In the recent decision, Moussi v. TD Home and Auto Insurance Company, 2019 ABQB 242, the Alberta Court of Queen’s Bench (the “Court”) heard an application brought on behalf of the Plaintiff, Mohamed Moussi (“Moussi”). Moussi sought the direction of the Court to determine whether the defendant, TD Home and Auto Insurance Company (“TD”), was entitled to require that Moussi submit to an independent dental examination pursuant to Section B of the SPF-1 Policy. This is an important decision for insurers as it serves to reinforce the degree of cooperation expected between an insured and its insurer.
1. The facts
This action arose as the result of a motor vehicle accident (“MVA”) in which Moussi, who was nine at the time of the accident, was a passenger in a car that was struck by another vehicle that failed to stop at a stop sign.
Following the accident, Moussi was diagnosed with a temporomandibular joint (“TMJ”) injury, neck pain and dizziness. The TMJ injury was assessed by Moussi’s dentist, who submitted an estimate of the cost for the treatment necessary to address the TMJ injury to TD. Moussi was insured under the SPF-1 Policy and was entitled to Section B benefits.
After the cost estimate, Notice of Loss and Proof of Claim Form were submitted on Moussi’s behalf, TD requested an independent dental examination for Moussi, in order to assess the nature and extent of the TMJ injury. Counsel for Moussi declined TD’s request on the basis that a dentist is not a medically qualified practitioner, as defined under Section B of the Alberta Standard Automobile Policy.
Further communication between the parties failed to resolve the dispute, and so the Plaintiff brought an application under Rule 7.1(2) of the Alberta Rules of Court seeking the Court’s opinion.
2. The decision of the court
Master Birkett held that a dentist would qualify as a duly qualified medical practitioner under Section B of the SPF-1 Policy. Given this, in situations where the insurer makes a request to have the insured examined by a duly qualified medical practitioner named by the insurer and that request is reasonable, the insured is required to comply.

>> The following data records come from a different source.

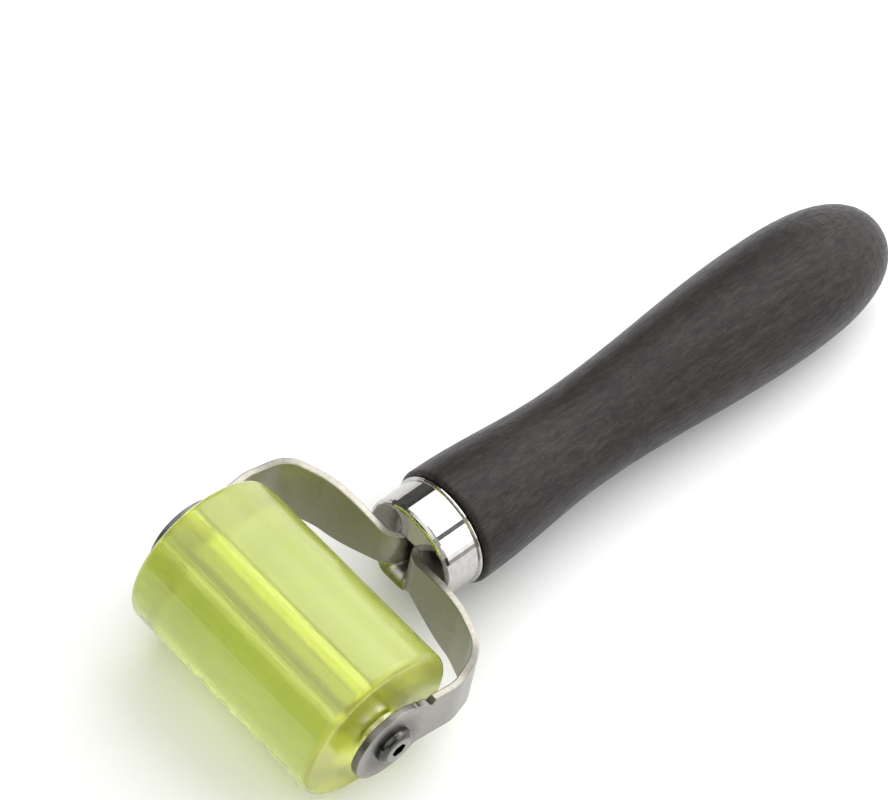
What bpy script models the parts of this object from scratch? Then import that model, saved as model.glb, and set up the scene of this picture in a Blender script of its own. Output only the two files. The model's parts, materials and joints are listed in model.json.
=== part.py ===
"""Hand roller (rubber brayer): a urethane roller in a sheet-steel fork on a turned wooden handle.

Everything is drawn in millimetres in the tool's own frame and turned into metres when the meshes
are made. The tool's frame has its origin on the roller's axis, X along that axis and Y towards the
end of the handle. An empty called tool then lays the whole thing down as it rests on a bench, on
the roller and on the swell of the handle.
"""
import math

import bmesh
import bpy
from mathutils import Matrix, Vector

MM = 0.001
SIDES = {"left": -1, "right": 1}

# Roller: cover, brass core and the axle it turns on
COVER_WIDTH = 60.0
COVER_RADIUS = 20.5
COVER_EDGE_RADIUS = 1.8
CORE_RADIUS = 4.5
CORE_BORE_RADIUS = 4.0
CORE_JOINT_GAP = 0.05
AXLE_RADIUS = 3.9
WASHER_RADIUS = 5.6
WASHER_WIDTH = 2.6
WASHER_END_GAP = 0.3
WASHER_EDGE = 0.3

# Fork: one blank of sheet steel, folded to two arms and a channel-shaped tang
SHEET = 1.8
SHEET_EDGE_RADIUS = 0.3
EAR_INSIDE = 33.2
EAR_RADIUS = 10.4
EAR_HOLE_RADIUS = 2.65
FLARE_START = 6.5
ARM_BENDS = (((34.4, 17.8), 8.0), ((31.75, 26.15), 7.0), ((22.65, 29.5), 15.0))
THROAT_Y = 33.2
THROAT_BEND_RADIUS = 6.5
TANG_HALF_GAP = 0.9
TANG_END_Y = 62.0
NECK_HALF_WIDTH = 7.2
NECK_FILLET_RISE = 0.8
NECK_FILLET_END = 9.6
NECK_END = 17.0
BELLY_HALF_WIDTH = 9.7
BELLY_START = 31.0
BELLY_END = 38.0
ROOT_START = 60.0
ROOT_TOP = 4.4
ROOT_BOTTOM = 5.4
NOTCH_Y = 10.4
NOTCH_WIDTH = 2.0
NOTCH_DEPTH = 1.3

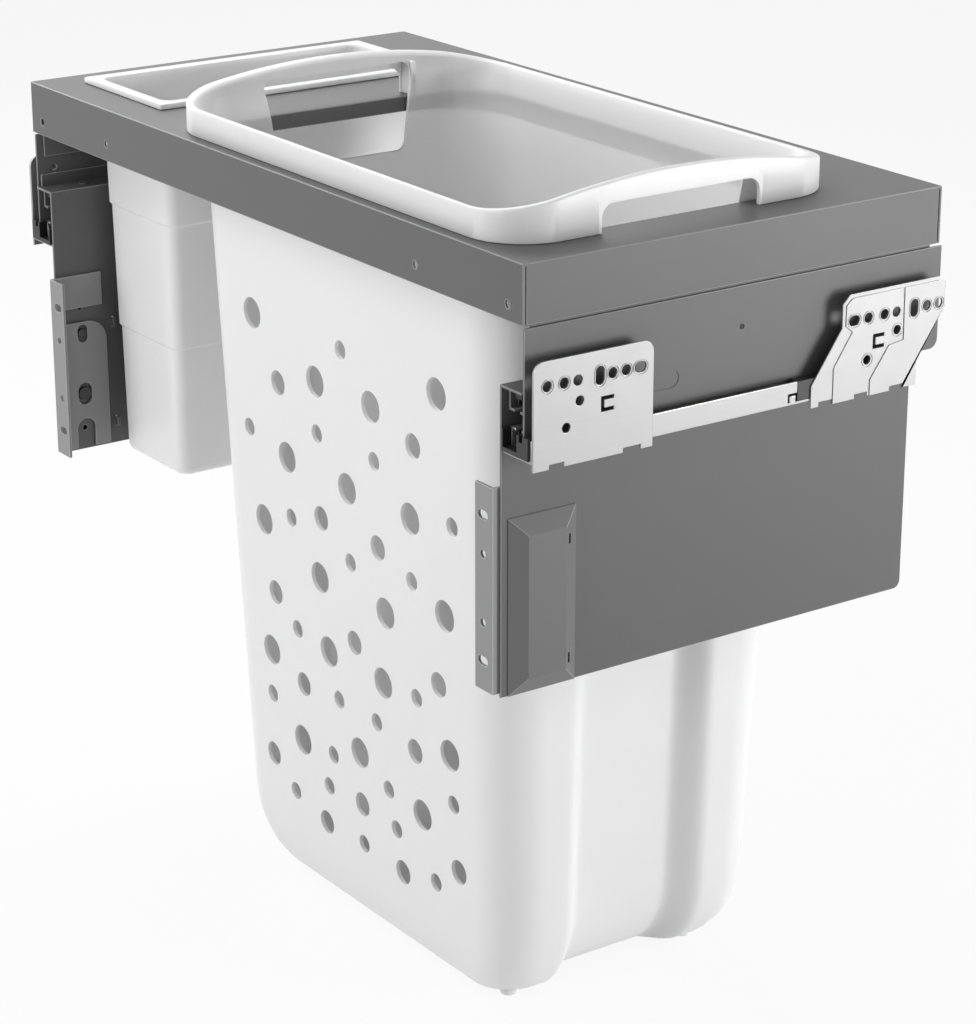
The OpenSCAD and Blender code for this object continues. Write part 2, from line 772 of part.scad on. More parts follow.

Master Birkett also canvassed some of the principles that under pin an insured’s duty to cooperate with their insurer in order to resolve a claim. Particular focus was given to the different forms of cooperation that are required under Section B Accident Benefits:
- The insured must allow the insurer’s medical advisor to review the insured’s Attending Physician Report and expenses submitted.
- The insured must provide the opportunity for the insurer to have its duly qualified medical practitioner examine the insured when and as often as it reasonably requires.
In their submissions to the Court, counsel for the Plaintiff argued that the medical report provided by the Plaintiff’s dentist was sufficient for assessing Moussi’s injuries and that there was no basis in the Section B provisions of the SPR1 that entitled the insurer to have the insured examined by a non-medical doctor of their choosing. Counsel for the Plaintiff also cited an opinion provided by the Superintendent of Insurance in support of their position.
By contrast, TD advanced the argument, amongst others, that it could not assess the reasonableness of the medical report provided by the Plaintiff’s dentist if they could not select a qualified medical practitioner of their choice, which in this case, was a dentist.
Master Birkett agreed with the argument presented by TD and stated that where an injury that gives rise to a Section B claim falls within the expertise of someone other than a doctor of medicine, then the definition of “duly qualified medical practitioner” must be expanded to include that person, who in this case was a dentist.
3. The take-away
This decision serves to reinforce the level of cooperation that the Court expects between insurers and their insured when it comes to resolving questions regarding the determination of the level of medical treatment required by the insured. Specifically, this decision serves as a reminder that insurers are within their rights to request examinations by qualified medical experts who are not MDs, provided that the examination is deemed to be reasonable.